Brief => Return each line containing the string "that".

Rows from a 3D modeling dataset =>
[Start]

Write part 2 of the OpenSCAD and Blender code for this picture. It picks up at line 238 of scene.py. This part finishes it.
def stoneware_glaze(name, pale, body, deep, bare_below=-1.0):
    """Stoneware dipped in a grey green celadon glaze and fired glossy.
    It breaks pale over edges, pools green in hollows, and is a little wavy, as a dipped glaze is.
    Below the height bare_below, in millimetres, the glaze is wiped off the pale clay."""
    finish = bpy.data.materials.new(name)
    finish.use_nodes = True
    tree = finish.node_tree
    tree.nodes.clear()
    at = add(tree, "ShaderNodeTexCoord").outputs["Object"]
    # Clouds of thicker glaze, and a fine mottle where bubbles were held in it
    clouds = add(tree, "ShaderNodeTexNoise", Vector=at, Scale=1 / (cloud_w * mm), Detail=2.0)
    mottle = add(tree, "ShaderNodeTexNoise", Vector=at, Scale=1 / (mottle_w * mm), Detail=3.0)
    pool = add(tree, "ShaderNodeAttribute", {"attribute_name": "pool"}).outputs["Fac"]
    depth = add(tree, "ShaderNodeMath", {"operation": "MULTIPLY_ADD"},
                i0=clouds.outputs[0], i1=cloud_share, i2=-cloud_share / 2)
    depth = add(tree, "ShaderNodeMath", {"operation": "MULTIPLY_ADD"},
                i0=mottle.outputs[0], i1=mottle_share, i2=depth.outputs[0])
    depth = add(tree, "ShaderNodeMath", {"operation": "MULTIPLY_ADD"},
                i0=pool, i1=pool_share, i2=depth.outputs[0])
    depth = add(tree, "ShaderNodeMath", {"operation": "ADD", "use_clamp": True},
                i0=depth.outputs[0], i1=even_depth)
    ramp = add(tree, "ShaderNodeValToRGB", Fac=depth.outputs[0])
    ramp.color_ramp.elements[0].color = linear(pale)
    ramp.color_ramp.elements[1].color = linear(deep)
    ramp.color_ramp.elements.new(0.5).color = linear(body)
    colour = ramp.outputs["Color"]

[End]
[Start]

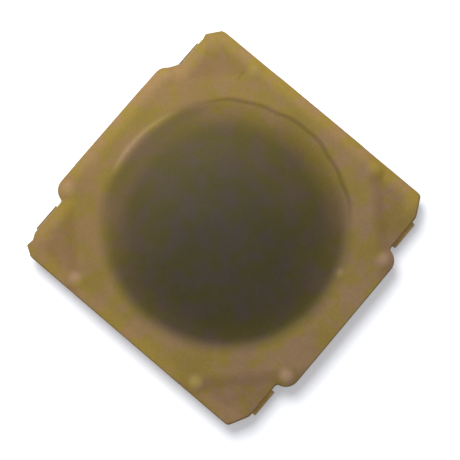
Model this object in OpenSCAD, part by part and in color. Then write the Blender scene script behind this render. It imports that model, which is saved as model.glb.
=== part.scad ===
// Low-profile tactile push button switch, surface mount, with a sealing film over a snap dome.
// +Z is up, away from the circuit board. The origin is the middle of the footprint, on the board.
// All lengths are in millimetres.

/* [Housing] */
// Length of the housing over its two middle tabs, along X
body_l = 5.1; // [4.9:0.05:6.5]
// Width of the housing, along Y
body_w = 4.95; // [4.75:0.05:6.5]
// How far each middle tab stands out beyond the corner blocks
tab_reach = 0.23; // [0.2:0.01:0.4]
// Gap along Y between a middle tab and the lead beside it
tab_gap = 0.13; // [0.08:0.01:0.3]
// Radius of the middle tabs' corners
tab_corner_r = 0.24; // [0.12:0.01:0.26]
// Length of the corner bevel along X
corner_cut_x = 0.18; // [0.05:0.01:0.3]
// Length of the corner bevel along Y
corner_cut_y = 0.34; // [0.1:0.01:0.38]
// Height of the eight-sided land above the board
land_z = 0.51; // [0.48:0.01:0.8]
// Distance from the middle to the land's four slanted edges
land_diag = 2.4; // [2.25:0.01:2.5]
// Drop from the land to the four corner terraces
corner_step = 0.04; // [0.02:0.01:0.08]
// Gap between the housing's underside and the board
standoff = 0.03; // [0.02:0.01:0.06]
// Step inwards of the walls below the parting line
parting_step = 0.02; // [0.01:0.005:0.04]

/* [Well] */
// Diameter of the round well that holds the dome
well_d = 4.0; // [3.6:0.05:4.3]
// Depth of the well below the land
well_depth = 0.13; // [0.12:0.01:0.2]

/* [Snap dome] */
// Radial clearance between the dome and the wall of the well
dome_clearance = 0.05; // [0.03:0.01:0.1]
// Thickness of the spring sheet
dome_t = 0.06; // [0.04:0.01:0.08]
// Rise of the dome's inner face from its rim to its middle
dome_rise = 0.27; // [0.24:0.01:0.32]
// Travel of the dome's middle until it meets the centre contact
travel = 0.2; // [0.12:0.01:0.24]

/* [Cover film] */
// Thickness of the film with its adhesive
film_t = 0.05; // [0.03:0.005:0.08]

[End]

Output for this task =>
Model this object in OpenSCAD, part by part and in color. Then write the Blender scene script behind this render. It imports that model, which is saved as model.glb.
// Diameter of the round well that holds the dome